A further fact ignored by socialist feminists is that the subsistence wages given the male worker includes the subsistence of his family. This is not to say that women’s work within the family is “unpaid labor” because labor is a scientific term used to describe the work that is added to raw materials to make a commodity. Since within the family there is no production of commodities, the work in the home is not labor.
Socialist feminists do put forward that full liberation cannot exist for women within a capitalist society, not because class society and private property are the material basis for the oppression of women, but rather because, imperialism uses and distorts any reform designed to alleviate the oppression of women. Their analysis seems to indicate that they see imperialism more as an obstacle to their primary struggle against the patriarchy. Many, however will not agree with this characterization.
Socialism is the alternative proposed. Their view of socialism, however, is Utopian. They see socialism not as the dictatorship of the proletariat, but as the elimination of what they call the hierarchy of society. Socialism, they say, is a social system where decisions are made collectively. “Collectivity” is seen as a feminist alternative to capitalism because it is the negation of the male principle of “competition” which they see as the driving force of capitalism. Thus, socialism is seen as the triumph of women over both of their enemies, the patriarchy and imperialism.

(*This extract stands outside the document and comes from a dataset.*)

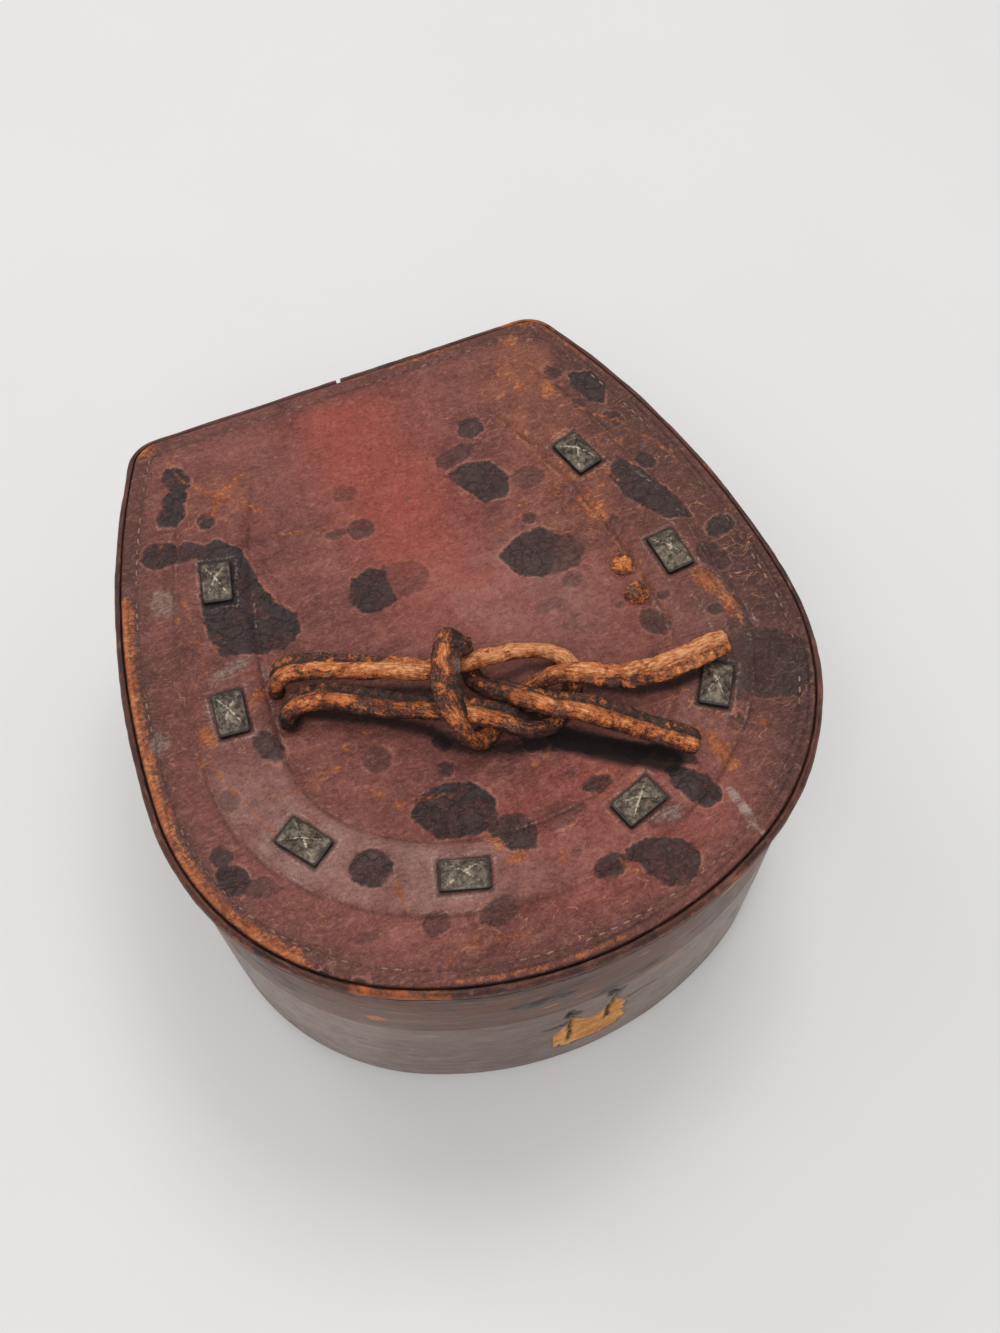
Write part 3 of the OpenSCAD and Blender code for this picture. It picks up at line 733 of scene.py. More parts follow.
# %% The raised horseshoe
SHOE_RISE = 1.4
OUTER_LINE = dict(half=69.0, toe=54.0, side_r=216.0)
INNER_LINE = dict(half=50.0, toe=37.0, side_r=197.0)
MIDDLE_LINE = dict(half=59.5, toe=45.5, side_r=206.5)
STUDS_AT = [(1, 55, -2.4), (-1, 54, -1.4), (1, 17.8, 0.4), (-1, 17.4, 0), (1, -21, 0), (-1, -20.5, 0),
            (1, -41.5, -2), (-1, -42.3, 0)]
STUD_LENGTH, STUD_WIDTH = 11.8, 7.4
HEEL_OUT, HEEL_IN = (47.95, 93.0), (33.47, 79.0)
SLOPE_STEP = 0.1


def line_x(y, half, toe, side_r):
    """Half width of a horseshoe line at a height on the lid."""
    return half * math.sqrt(1 - (y / toe) ** 2) if y < 0 else half - side_r + math.sqrt(side_r**2 - y * y)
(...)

In the main, this position vacillates between that of men as the enemy and imperialism as the enemy. Their tactics inevitably reflect this vacillation. Some socialist feminists choose to work on alternative institutions based on the female principle; others will join anti-imperialist organizations, such as the Lawyers Guild, but within those organizations will focus primarily on the woman question. Many times, however, socialist feminists will combine the struggle for legal reforms and the struggle for alternative institutions. Unlike radical feminists, socialist feminists tend to rely more on the state. This is reflected in their stand on the ERA. which is one of their main demands.
In theory, socialist feminists purport to uphold the necessity of unity between men and women. They deny that men are the enemy, insisting that it is the patriarchy and imperialism that are the main enemies of women. They further insist that men are “potential” allies. They don’t however recognize that the woman question affects the working class as a whole, both men and women. This leads to a “distrust” of men which is reflected in their practice.

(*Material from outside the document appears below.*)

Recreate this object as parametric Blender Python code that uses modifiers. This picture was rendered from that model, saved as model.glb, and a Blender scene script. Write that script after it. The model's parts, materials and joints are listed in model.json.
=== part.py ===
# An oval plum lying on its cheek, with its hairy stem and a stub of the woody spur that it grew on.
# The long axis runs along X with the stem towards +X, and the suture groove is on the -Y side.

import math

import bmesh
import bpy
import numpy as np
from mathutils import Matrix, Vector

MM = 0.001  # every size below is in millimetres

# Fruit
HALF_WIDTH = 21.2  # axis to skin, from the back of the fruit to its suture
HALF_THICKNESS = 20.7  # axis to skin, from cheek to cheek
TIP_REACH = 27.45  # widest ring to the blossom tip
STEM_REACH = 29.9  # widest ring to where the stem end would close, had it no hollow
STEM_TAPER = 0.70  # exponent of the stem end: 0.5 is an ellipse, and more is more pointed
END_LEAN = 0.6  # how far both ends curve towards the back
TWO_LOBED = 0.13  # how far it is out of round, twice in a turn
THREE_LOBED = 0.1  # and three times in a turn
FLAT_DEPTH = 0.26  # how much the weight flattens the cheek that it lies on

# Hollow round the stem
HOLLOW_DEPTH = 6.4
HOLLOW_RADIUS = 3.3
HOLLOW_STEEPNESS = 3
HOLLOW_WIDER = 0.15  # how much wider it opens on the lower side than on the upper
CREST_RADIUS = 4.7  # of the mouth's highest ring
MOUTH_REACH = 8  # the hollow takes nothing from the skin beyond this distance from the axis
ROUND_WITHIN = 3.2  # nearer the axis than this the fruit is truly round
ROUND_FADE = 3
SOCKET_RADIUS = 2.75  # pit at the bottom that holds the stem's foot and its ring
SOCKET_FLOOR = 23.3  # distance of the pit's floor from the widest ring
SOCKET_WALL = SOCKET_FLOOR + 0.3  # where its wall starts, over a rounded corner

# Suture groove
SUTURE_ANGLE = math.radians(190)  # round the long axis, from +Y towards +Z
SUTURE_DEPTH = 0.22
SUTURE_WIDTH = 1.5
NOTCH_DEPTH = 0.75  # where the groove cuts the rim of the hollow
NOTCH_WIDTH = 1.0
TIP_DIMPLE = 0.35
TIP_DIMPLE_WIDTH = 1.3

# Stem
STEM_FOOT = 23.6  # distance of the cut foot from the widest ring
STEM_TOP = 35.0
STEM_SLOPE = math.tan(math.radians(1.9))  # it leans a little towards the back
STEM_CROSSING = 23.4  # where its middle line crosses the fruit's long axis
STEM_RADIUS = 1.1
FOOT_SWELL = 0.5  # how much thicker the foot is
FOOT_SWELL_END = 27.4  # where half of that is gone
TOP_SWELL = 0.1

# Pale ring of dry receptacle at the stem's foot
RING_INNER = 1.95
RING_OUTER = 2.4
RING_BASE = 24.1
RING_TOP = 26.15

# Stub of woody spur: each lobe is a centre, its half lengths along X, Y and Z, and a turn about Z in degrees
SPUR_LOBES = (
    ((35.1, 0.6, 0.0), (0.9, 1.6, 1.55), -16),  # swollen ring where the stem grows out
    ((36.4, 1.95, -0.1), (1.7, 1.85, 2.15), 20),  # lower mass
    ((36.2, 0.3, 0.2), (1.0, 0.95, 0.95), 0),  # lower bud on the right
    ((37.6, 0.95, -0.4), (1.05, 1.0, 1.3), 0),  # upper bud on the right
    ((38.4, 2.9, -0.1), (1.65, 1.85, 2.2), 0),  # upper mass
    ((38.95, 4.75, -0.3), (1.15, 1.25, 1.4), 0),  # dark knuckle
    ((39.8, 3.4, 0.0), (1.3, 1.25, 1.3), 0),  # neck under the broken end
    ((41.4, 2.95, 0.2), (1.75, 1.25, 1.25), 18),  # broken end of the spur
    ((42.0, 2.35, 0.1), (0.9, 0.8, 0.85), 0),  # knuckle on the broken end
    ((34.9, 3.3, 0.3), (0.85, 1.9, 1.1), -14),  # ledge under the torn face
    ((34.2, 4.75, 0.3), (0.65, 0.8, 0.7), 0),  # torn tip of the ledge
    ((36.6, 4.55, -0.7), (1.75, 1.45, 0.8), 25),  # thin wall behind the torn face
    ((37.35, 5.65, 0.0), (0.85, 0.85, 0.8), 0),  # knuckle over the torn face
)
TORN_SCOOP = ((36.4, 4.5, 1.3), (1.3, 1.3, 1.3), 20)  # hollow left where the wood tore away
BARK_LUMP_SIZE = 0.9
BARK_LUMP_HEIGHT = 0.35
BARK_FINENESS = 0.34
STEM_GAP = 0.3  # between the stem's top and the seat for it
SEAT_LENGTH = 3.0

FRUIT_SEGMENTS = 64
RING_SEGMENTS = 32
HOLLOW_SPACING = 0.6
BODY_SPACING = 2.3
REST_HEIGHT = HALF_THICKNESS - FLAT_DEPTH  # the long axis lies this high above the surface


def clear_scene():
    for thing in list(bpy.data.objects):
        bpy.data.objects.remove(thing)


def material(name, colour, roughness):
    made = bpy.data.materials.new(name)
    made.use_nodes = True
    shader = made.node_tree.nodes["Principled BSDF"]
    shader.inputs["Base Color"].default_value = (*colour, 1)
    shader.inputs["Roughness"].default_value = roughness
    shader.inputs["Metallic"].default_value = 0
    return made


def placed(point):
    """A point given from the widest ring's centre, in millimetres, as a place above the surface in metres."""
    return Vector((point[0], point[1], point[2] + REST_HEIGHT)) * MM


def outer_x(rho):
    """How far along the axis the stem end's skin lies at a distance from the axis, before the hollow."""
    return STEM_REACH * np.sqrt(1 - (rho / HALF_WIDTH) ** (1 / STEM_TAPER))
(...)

Socialist feminists also uphold that there is a complicity between men and the capitalist system for their mutual benefit. Sexism is seen as a struggle of the sexes, whereby men benefit from their oppression of women. This leads to the position that men have an interest in maintaining capitalism. In essence, this position is the same as radical feminism that identifies men as the enemy.
The demands and reforms struggled around tend to focus in on reliance on the state. Thus, socialist feminism supports the ERA and wages for housework. With the ERA they depend on the state to grant women equality; in the case of wages for housework, the situation is even more absurd. First of all they contend that the capitalist system cannot exist without the “unpaid labor” of the housewife. They then ask that system to commit suicide by demanding from it wages for housework.

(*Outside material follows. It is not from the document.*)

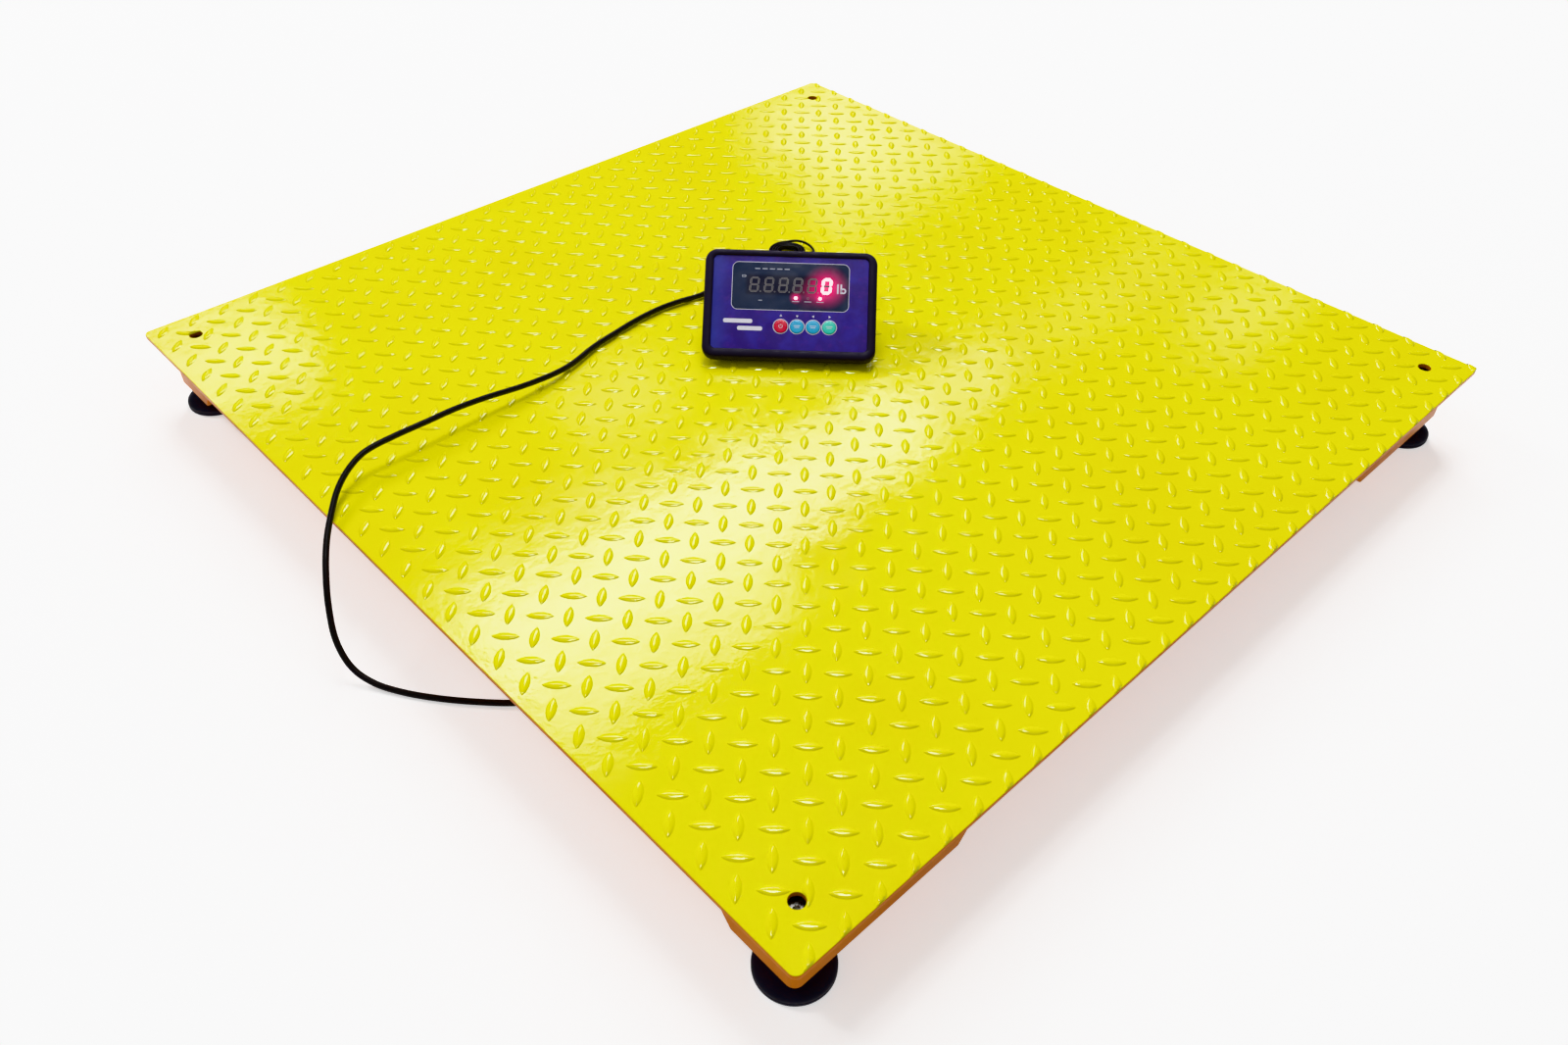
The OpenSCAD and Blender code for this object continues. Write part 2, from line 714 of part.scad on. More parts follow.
// Room beyond one of the rocker's two faces
module rocker_face() {
    translate([-3 * rocker_r, 0, -EPS]) cube([3 * rocker_r - rocker_out, 2 * rocker_r, 12]);
}

// Turned about X at the wall's plane; its two faces meet in a shallow V
module switch_rocker() {
    color("firebrick") on_back(switch_u, port_z) translate([-5, 0, 0]) rotate([0, 90, 0])
        difference() {
            cylinder(r = rocker_r, h = 10);
            rocker_face();
            rotate([0, 0, -rocker_turn]) mirror([0, 1, 0]) rocker_face();
        }
}

// ---------- cables ----------

module scale_cable() {
    color("#18181a") tube(smooth(scale_route, 2), cable_d, 10);
}

module power_plug() {
    color("#18181a") on_back(jack_u, jack_z) {
        translate([0, 0, -7.5]) cylinder(d = 5.5, h = 10);
        translate([0, 0, 2]) cylinder(d = 10, h = 17);
        translate([0, 0, 19]) cylinder(d1 = 8, d2 = 5, h = plug_end - shell_back - 19);
    }
}

module power_lead() {
    color("#18181a") on_deck() {
        tube(smooth(plug_route, 2), lead_d);
        tube(smooth(adapter_route, 2), lead_d);
    }
}

module power_coil() {
    color("#18181a") on_deck() translate([coil_pos[0], coil_pos[1], lug_h]) rotate_extrude()
        translate([coil_turn_r - coil_columns * lead_d / 2, 0])
            square([coil_columns * lead_d, coil_rows * lead_d]);
}

module power_adapter() {
    size = adapter_size;
    color("#202024") on_deck() translate([adapter_pos[0], adapter_pos[1], lug_h]) {
        translate([size[0] / 2, size[1] / 2, 0]) slab(size[0], size[1], 5, size[2]);
        translate([-adapter_boot, size[1] / 2, size[2] / 2]) rotate([0, 90, 0])
            cylinder(d1 = 5, d2 = 9, h = adapter_boot + EPS);
        for (z = [-6.4, 6.4])
            translate([size[0] - 22, size[1] - EPS, size[2] / 2 + z - 0.75]) cube([6.3, 17 + EPS, 1.5]);
    }
}

deck_plate();
deck_ribs();
edge_channels();
at_corner(FRONT) corner_pocket();  // corner_pocket_front
at_corner(RIGHT) corner_pocket();  // corner_pocket_right
at_corner(BACK) corner_pocket();  // corner_pocket_back
at_corner(LEFT) corner_pocket();  // corner_pocket_left
at_corner(FRONT) load_cell();  // load_cell_front
at_corner(RIGHT) load_cell();  // load_cell_right
at_corner(BACK) load_cell();  // load_cell_back
at_corner(LEFT) load_cell();  // load_cell_left
cell_spacers();
cell_bolts();
lock_nuts();
at_corner(FRONT) cell_lead(short_lead);  // cell_lead_front
at_corner(RIGHT) cell_lead(right_lead);  // cell_lead_right
at_corner(BACK) cell_lead(back_lead);  // cell_lead_back
at_corner(LEFT) cell_lead(long_lead);  // cell_lead_left
lead_clips();
lead_grommets();
junction_box();
junction_gasket();
junction_lid();
junction_board();
junction_glands();
junction_screws();
at_corner(FRONT) foot_stud();  // foot_stud_front
at_corner(RIGHT) foot_stud();  // foot_stud_right
at_corner(BACK) foot_stud();  // foot_stud_back
at_corner(LEFT) foot_stud();  // foot_stud_left
at_corner(FRONT) foot_pad();  // foot_pad_front
at_corner(RIGHT) foot_pad();  // foot_pad_right
at_corner(BACK) foot_pad();  // foot_pad_back
at_corner(LEFT) foot_pad();  // foot_pad_left
front_bezel();
face_panel();
display_window();
rear_shell();
base_cover();
indicator_feet();
base_screws();
display_board();
display_modules();
key_switches();
main_board();
battery_pack();
cable_gland();
power_jack();
serial_socket();
switch_frame();
switch_rocker();
key_cap(0, "crimson");  // key_off
key_cap(1, "deepskyblue");  // key_zero
key_cap(2, "deepskyblue");  // key_tare
key_cap(3, "mediumaquamarine");  // key_enter
scale_cable();
power_plug();
power_lead();
power_coil();
power_adapter();
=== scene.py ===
import json
import math

import bpy
from mathutils import Matrix, Vector
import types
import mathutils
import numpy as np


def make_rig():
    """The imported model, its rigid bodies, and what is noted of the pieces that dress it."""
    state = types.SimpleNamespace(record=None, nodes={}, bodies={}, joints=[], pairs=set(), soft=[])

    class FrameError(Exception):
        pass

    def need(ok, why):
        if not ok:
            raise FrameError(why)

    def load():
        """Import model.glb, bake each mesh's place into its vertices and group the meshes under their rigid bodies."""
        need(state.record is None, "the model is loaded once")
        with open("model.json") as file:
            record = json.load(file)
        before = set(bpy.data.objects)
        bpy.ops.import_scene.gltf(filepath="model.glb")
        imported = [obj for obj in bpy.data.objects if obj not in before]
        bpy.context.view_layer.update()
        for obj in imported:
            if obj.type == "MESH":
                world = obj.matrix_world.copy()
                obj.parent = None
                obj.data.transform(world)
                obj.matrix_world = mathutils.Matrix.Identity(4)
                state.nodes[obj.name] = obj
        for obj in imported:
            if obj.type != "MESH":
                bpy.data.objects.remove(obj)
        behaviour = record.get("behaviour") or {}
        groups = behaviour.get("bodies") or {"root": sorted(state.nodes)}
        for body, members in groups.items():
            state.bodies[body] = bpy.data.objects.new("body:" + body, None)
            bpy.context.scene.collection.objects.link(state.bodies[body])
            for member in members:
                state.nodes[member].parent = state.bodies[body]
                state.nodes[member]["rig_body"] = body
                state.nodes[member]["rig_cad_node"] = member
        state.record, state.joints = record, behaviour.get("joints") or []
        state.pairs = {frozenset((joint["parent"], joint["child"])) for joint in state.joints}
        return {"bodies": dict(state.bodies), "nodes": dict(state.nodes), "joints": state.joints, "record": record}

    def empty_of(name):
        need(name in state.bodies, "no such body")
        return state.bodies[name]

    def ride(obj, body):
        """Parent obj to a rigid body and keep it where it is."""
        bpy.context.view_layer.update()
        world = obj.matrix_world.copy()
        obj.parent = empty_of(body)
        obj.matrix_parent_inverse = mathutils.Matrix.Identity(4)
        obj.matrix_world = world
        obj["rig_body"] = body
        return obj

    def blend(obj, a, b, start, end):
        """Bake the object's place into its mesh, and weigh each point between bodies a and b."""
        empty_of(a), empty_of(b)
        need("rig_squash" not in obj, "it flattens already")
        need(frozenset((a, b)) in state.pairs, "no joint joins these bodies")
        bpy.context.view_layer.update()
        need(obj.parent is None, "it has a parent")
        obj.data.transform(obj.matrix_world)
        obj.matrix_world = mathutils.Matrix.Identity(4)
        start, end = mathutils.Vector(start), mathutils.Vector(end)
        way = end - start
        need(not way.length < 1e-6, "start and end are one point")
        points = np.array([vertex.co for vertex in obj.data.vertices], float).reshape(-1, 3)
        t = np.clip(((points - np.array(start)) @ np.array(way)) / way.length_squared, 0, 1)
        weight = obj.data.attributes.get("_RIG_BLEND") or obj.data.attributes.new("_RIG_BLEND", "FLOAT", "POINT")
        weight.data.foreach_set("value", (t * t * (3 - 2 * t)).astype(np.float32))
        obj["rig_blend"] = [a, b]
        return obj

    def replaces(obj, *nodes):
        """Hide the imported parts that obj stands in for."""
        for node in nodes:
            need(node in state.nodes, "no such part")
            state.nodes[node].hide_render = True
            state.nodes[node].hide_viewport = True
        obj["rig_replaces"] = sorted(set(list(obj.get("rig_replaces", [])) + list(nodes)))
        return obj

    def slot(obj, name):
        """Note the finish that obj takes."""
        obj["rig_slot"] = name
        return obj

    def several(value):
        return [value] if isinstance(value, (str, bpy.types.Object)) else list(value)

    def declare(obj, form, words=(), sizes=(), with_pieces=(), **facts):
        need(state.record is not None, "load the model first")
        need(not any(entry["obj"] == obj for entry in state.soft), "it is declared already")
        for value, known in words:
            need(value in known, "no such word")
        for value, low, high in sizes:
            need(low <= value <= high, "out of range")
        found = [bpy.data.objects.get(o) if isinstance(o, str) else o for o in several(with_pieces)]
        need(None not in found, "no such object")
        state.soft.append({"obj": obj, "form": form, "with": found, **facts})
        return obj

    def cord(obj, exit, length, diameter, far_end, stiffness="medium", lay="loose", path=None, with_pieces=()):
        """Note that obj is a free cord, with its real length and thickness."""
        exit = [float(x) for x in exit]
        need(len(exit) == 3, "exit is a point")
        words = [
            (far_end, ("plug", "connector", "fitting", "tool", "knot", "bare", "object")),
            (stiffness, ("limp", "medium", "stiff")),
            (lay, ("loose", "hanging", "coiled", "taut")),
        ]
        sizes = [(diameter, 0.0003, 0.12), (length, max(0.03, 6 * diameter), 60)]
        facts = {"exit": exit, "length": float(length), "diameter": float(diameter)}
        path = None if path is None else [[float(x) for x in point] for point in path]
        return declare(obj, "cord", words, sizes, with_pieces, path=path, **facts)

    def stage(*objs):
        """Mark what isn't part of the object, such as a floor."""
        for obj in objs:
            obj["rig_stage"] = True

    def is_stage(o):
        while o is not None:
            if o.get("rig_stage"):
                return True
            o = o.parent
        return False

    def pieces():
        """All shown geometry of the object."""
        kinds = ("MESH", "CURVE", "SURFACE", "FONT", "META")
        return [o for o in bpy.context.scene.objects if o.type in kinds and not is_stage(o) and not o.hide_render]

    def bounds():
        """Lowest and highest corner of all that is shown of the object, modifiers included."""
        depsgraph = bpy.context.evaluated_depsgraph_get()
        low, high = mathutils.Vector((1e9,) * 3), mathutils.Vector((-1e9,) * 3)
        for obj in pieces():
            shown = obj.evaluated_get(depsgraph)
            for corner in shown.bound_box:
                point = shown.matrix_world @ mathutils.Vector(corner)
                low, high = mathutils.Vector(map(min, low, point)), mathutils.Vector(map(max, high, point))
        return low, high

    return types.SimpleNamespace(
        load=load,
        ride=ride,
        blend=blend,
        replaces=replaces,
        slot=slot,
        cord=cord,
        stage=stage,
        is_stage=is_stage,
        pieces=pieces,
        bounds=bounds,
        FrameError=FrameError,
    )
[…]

Discussion was raised about the issue that socialist feminists put forward concerning “wages for housework”. The initial discussion centered around whether or not housework was “social production” or whether or not housework produced “value” etc. e.g. socially necessary labor time. Some concluded that from the perspective of political economy, categories like “surplus value”, “wages”, etc. did not apply to areas where the work done was for private purposes, individual needs, etc.
It was then pointed out that this argument about political economy did not grasp the essence of why “wages for housework” is an incorrect demand. It was concluded that primarily this demand is reactionary because it accepts the effects of capitalism and attempts to reconcile women with the idea of domestic slavery with a few dollars as crumbs thrown in the deal. This demand, moreover, keeps the focus of the struggle on the family rather than on the capitalist system.
The main task as Lenin and Engels point out is to draw women into socially productive labor, to remove them from the stultifying and humiliating resignation to household slave labor, and to provide women with the material basis to enter into class struggle directly and more fully into political life. It was also raised that conscious forces, rather than accepting women’s role in the home, should urge that men and women take an equal part in household tasks to free women up to do political work, etc. To hold women back is to severely weaken the struggle.
It was put forward that even some “communist” organizations, like the CP-OL take this socialist feminist stand and talk about “women performing large amounts of unpaid labor which benefits the capitalists” and so on.
It must be remembered that women will never achieve complete equality in the home or workplace or their full emancipation under capitalism. It was stressed that under socialism the family will no longer be the economic unit of society, and many of the family tasks will be socialized, e.g. child care, preparation of food, etc., thus allowing all women to join in productive labor and become full members of society.
It was pointed out that socialism feminism, fundamentally reflects bourgeois ideology and the social relations under capitalism by viewing liberation from the perspective of self-interest. Socialist feminists put their struggle for emancipation as co-equal with that of the working class and they first and foremost require that the revolutionary movement guarantee the demands that they put forward. This is basically a petty-bourgeois empiricist view which strives to put its own struggle first on the agenda. Socialism feminism fails, in the first instance, to look to the benefit of the interests of working and oppressed people as a whole.
One participant suggested that socialism feminism be seen as social democratic feminism. Social, because it recognizes class struggle. Social democratic because of its essential reformism. In all it is revisionism of Marxism; it phrase mongers about “orthodox Marxism” and then leeches off it.
A last point made in this discussion was that we should keep in mind that when viewing the overall struggle for socialism, that male chauvinism is the greater danger with feminism being a secondary danger. (COReS would add that concilliation to male chauvinism is the secondary danger within most Marxist Leninist organizations and mass working class organizations.)